| Source data |
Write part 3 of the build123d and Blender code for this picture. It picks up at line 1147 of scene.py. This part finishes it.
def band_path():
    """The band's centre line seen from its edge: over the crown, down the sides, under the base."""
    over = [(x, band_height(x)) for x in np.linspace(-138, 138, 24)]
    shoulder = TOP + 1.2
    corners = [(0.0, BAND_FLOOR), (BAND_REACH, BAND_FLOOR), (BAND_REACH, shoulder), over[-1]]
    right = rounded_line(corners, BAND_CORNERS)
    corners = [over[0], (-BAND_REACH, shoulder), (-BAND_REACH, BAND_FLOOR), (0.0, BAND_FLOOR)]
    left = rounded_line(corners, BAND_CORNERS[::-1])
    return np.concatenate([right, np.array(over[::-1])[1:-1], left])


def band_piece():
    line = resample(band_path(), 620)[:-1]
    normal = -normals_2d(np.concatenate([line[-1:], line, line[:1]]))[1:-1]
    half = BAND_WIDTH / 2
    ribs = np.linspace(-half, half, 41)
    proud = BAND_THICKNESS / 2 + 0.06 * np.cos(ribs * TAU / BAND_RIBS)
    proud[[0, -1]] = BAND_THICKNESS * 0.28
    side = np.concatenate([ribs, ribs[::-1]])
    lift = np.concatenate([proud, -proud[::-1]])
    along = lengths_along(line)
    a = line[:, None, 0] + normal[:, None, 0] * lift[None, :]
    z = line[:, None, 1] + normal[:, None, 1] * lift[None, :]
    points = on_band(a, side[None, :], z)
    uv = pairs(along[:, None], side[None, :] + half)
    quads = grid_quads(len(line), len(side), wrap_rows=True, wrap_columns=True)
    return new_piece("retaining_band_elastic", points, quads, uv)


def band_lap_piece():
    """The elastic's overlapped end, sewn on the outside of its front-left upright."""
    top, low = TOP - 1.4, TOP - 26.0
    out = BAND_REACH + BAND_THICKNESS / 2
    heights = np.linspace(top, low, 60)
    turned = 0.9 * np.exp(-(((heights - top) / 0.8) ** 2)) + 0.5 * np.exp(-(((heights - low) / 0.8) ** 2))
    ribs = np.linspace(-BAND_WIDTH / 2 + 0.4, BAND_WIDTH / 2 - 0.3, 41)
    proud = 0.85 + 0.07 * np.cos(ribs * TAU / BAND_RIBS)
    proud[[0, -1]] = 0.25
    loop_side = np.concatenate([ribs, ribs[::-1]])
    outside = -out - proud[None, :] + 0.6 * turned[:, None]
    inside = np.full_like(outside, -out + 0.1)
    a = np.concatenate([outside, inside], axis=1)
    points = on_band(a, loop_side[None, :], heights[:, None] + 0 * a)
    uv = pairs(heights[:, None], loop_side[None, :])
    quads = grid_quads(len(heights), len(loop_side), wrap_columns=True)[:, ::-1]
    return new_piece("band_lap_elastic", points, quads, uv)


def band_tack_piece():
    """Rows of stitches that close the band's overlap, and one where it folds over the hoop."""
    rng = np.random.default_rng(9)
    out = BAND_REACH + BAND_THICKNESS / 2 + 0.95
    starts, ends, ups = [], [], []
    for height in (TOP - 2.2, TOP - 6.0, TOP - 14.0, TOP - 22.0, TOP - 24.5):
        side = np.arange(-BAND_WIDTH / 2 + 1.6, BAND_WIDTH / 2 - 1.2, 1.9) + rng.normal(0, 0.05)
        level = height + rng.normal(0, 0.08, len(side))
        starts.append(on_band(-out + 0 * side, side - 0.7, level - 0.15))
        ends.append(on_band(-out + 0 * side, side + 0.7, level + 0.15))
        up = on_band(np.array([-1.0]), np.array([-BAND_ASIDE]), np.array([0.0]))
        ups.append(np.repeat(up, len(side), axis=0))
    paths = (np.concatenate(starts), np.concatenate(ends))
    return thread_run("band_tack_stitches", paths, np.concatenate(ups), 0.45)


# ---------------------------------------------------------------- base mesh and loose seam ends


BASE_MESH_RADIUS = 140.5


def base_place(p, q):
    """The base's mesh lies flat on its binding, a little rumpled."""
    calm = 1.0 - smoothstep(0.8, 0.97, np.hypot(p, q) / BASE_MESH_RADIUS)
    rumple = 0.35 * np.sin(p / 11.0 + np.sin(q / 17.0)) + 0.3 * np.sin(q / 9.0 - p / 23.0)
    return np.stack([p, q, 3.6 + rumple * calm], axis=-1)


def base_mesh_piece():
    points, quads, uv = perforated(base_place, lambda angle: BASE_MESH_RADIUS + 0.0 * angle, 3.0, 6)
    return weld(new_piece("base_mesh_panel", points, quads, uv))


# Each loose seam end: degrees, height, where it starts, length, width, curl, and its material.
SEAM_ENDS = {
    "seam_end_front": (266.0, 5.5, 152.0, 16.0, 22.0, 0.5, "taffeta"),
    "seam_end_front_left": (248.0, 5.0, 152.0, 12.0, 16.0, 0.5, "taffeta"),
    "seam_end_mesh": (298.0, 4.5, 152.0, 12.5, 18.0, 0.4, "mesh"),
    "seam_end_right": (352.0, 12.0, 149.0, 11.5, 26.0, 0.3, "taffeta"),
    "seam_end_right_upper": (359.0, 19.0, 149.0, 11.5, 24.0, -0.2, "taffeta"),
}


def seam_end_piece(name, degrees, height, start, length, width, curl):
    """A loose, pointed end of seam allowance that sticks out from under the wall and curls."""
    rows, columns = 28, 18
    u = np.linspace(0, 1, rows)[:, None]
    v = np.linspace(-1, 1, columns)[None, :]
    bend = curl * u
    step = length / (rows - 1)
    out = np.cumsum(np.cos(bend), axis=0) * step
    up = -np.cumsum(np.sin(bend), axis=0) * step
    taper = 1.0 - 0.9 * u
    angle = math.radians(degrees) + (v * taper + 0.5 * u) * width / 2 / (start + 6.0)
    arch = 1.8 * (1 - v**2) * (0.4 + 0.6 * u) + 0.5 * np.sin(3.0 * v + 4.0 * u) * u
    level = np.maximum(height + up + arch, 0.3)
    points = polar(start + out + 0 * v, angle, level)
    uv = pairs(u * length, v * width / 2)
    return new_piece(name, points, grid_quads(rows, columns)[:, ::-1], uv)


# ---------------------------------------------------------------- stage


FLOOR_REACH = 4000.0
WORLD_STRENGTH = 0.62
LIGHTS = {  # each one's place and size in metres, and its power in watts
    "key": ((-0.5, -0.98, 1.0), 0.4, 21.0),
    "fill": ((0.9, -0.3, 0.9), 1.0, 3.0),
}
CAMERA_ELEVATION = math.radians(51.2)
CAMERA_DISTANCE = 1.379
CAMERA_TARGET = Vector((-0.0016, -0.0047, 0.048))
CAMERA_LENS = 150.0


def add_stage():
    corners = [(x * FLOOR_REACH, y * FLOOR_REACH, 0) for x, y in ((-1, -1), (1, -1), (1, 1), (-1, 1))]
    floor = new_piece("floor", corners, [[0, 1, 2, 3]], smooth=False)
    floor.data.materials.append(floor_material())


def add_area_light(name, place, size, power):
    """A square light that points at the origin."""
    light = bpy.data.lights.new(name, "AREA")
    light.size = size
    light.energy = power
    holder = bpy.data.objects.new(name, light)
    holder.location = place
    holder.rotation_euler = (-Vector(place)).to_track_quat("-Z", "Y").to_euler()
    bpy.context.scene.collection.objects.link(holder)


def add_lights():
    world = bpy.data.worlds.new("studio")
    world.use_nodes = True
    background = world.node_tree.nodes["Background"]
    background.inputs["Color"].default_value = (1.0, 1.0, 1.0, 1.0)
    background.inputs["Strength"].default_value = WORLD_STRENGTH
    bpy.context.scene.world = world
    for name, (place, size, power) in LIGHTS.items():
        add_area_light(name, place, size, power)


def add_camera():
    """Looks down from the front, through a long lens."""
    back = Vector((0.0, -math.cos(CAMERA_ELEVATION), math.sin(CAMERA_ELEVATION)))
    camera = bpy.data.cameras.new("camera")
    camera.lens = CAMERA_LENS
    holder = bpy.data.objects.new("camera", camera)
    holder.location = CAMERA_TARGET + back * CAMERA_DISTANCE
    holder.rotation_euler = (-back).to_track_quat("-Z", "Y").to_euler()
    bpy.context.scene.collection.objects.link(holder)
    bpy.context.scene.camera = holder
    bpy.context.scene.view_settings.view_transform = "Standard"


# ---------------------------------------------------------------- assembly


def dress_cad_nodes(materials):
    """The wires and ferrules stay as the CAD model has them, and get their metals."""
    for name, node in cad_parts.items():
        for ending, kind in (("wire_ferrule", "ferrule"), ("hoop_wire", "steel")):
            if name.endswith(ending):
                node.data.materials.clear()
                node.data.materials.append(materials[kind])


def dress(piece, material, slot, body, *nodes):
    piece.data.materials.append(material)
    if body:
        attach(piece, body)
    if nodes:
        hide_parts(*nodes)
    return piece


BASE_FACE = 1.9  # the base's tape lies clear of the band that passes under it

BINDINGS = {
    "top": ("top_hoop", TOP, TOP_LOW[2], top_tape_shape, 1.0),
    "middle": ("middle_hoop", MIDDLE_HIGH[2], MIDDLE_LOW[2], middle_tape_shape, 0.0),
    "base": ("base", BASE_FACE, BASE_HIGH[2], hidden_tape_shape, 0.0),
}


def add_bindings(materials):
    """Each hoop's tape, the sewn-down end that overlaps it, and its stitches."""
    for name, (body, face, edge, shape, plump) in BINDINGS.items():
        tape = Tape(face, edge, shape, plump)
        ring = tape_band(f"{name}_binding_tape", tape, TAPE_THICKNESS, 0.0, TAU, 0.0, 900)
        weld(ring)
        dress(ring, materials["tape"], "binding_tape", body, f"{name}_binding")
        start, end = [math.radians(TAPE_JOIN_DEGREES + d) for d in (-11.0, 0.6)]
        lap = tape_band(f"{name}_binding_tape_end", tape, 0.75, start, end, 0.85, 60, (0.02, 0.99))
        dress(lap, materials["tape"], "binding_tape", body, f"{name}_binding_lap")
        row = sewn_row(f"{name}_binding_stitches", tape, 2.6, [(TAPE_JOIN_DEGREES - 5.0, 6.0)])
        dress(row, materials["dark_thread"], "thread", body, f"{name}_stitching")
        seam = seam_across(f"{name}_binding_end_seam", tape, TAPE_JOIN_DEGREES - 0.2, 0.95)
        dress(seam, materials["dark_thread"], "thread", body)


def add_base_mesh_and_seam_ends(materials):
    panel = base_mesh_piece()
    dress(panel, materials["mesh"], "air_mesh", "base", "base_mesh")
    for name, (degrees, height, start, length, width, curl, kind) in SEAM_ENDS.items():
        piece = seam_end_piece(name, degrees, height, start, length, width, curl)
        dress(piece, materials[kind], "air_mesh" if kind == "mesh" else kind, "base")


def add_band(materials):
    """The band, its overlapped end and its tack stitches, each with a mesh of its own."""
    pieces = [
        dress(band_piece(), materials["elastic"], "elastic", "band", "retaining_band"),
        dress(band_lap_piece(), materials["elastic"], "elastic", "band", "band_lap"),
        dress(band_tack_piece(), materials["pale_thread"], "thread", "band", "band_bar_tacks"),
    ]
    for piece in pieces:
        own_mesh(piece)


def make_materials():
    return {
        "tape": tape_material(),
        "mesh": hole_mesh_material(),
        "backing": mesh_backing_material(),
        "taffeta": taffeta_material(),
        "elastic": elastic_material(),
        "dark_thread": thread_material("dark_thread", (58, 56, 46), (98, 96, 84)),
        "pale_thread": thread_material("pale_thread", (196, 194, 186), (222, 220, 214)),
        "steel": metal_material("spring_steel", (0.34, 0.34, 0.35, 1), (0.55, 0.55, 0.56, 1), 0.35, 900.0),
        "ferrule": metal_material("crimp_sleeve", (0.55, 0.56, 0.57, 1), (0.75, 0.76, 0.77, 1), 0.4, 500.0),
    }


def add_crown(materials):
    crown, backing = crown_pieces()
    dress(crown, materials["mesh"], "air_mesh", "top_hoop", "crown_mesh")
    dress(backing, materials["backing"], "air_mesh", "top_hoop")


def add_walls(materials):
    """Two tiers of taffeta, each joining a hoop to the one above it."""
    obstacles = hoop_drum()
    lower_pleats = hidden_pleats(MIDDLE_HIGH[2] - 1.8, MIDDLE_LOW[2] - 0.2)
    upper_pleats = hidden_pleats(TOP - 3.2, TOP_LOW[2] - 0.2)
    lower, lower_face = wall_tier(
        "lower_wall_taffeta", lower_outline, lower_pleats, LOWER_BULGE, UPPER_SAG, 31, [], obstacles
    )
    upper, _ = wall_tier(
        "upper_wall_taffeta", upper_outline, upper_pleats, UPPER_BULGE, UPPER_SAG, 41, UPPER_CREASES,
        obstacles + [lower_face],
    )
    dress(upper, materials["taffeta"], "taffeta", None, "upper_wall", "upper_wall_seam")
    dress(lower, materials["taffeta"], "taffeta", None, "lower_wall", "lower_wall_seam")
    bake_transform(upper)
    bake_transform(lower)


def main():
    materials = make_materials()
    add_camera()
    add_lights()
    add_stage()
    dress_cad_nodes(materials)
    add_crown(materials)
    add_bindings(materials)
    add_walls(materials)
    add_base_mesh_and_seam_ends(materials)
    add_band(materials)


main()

| Exercise objective |
Return the line that contains "bake_transform(lower)" and all lines after it, verbatim, and nothing else.

| Response for this exercise |
    bake_transform(lower)


def main():
    materials = make_materials()
    add_camera()
    add_lights()
    add_stage()
    dress_cad_nodes(materials)
    add_crown(materials)
    add_bindings(materials)
    add_walls(materials)
    add_base_mesh_and_seam_ends(materials)
    add_band(materials)


main()